Reproduce only the stretch of entries below that begins at the first line and ends at the line holding "wasm.setup();".

......

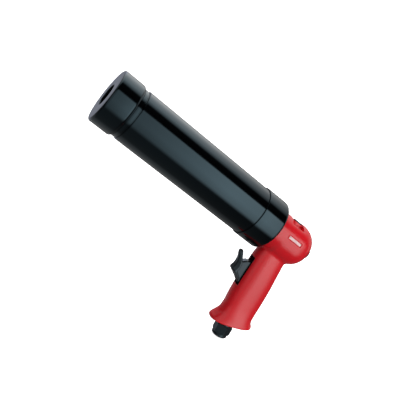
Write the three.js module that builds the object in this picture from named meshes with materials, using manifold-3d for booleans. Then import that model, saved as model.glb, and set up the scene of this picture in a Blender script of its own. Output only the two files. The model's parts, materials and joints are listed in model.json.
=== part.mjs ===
// Pneumatic caulking gun: a black barrel for 310 ml cartridges on a red pistol-grip casting.
// Millimetres. +X points out of the muzzle, +Z up, and Y = 0 is the plane of symmetry.
// Every piece is modelled with the barrel axis on X and the muzzle at x = 0, and the outer
// group then lifts the gun so that its lowest point is on z = 0, centred on x = 0.

import * as THREE from 'three';
import { mergeVertices } from 'three/addons/utils/BufferGeometryUtils.js';
import Module from 'manifold-3d';

const wasm = await Module();
wasm.setup();

// ---- driving dimensions ------------------------------------------------------------------

const GAP = 0.3; // free space between pieces that touch

const TUBE_R = 28.8; // outer radius of the barrel tube
const BORE_R = 26.5; // inner radius, clear of a 50 mm cartridge
const RING_R = 30; // outer radius of the front cap and the rear collar
const NECK_R = 27.8; // threaded ring that the front cap screws on

const CAP_LENGTH = 25.4;
const CAP_WALL = 3.5;
const CAP_ROUND = 2.4; // rounding of the cap's front and rear edges
const CAP_HOLE_R = 12;
const TUBE_FRONT = -31.7;
const TUBE_REAR = -214.5;
const COLLAR_FRONT = -196.5;
const COLLAR_REAR = -226.2;
const COLLAR_HOLE_R = 23.9;
const COLLAR_ROUND = 3.8; // rounding of the collar's rear edge

const FLANGE_FRONT = TUBE_REAR - 2.4; // head flange that the collar holds against the tube
const FLANGE_BACK = FLANGE_FRONT - 3.5;
const SPIGOT_FRONT = FLANGE_FRONT + 4.4;

const HEAD_R = 23.2;
const HEAD_NECK_R = 22.7;
const DOME_CENTRE = -260; // centre of the spherical rear end
const HEAD_DROP = 2.4; // the head's lower half sits this much lower than a round one
const CHAMBER_R = 7;
const CHAMBER_END = -256;

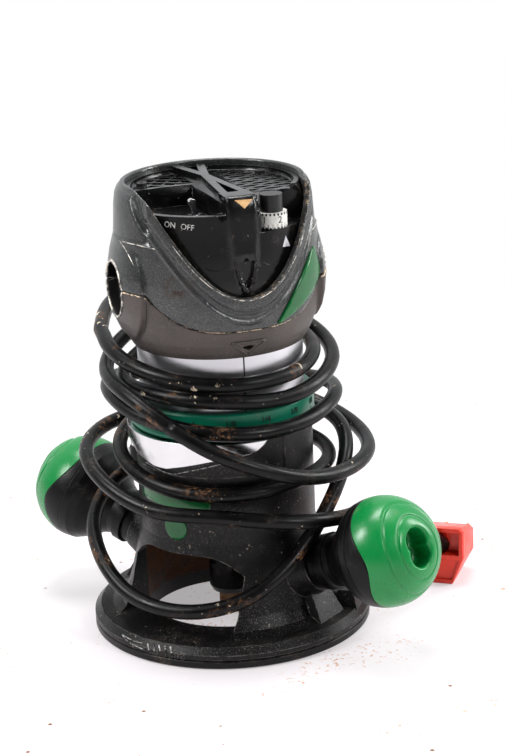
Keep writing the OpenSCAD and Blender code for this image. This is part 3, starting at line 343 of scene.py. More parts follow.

......

— Answer in full —
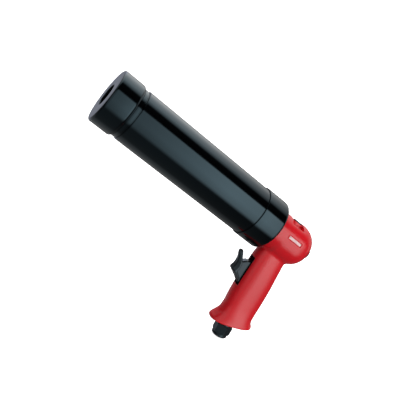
Write the three.js module that builds the object in this picture from named meshes with materials, using manifold-3d for booleans. Then import that model, saved as model.glb, and set up the scene of this picture in a Blender script of its own. Output only the two files. The model's parts, materials and joints are listed in model.json.
=== part.mjs ===
// Pneumatic caulking gun: a black barrel for 310 ml cartridges on a red pistol-grip casting.
// Millimetres. +X points out of the muzzle, +Z up, and Y = 0 is the plane of symmetry.
// Every piece is modelled with the barrel axis on X and the muzzle at x = 0, and the outer
// group then lifts the gun so that its lowest point is on z = 0, centred on x = 0.

import * as THREE from 'three';
import { mergeVertices } from 'three/addons/utils/BufferGeometryUtils.js';
import Module from 'manifold-3d';

const wasm = await Module();
wasm.setup();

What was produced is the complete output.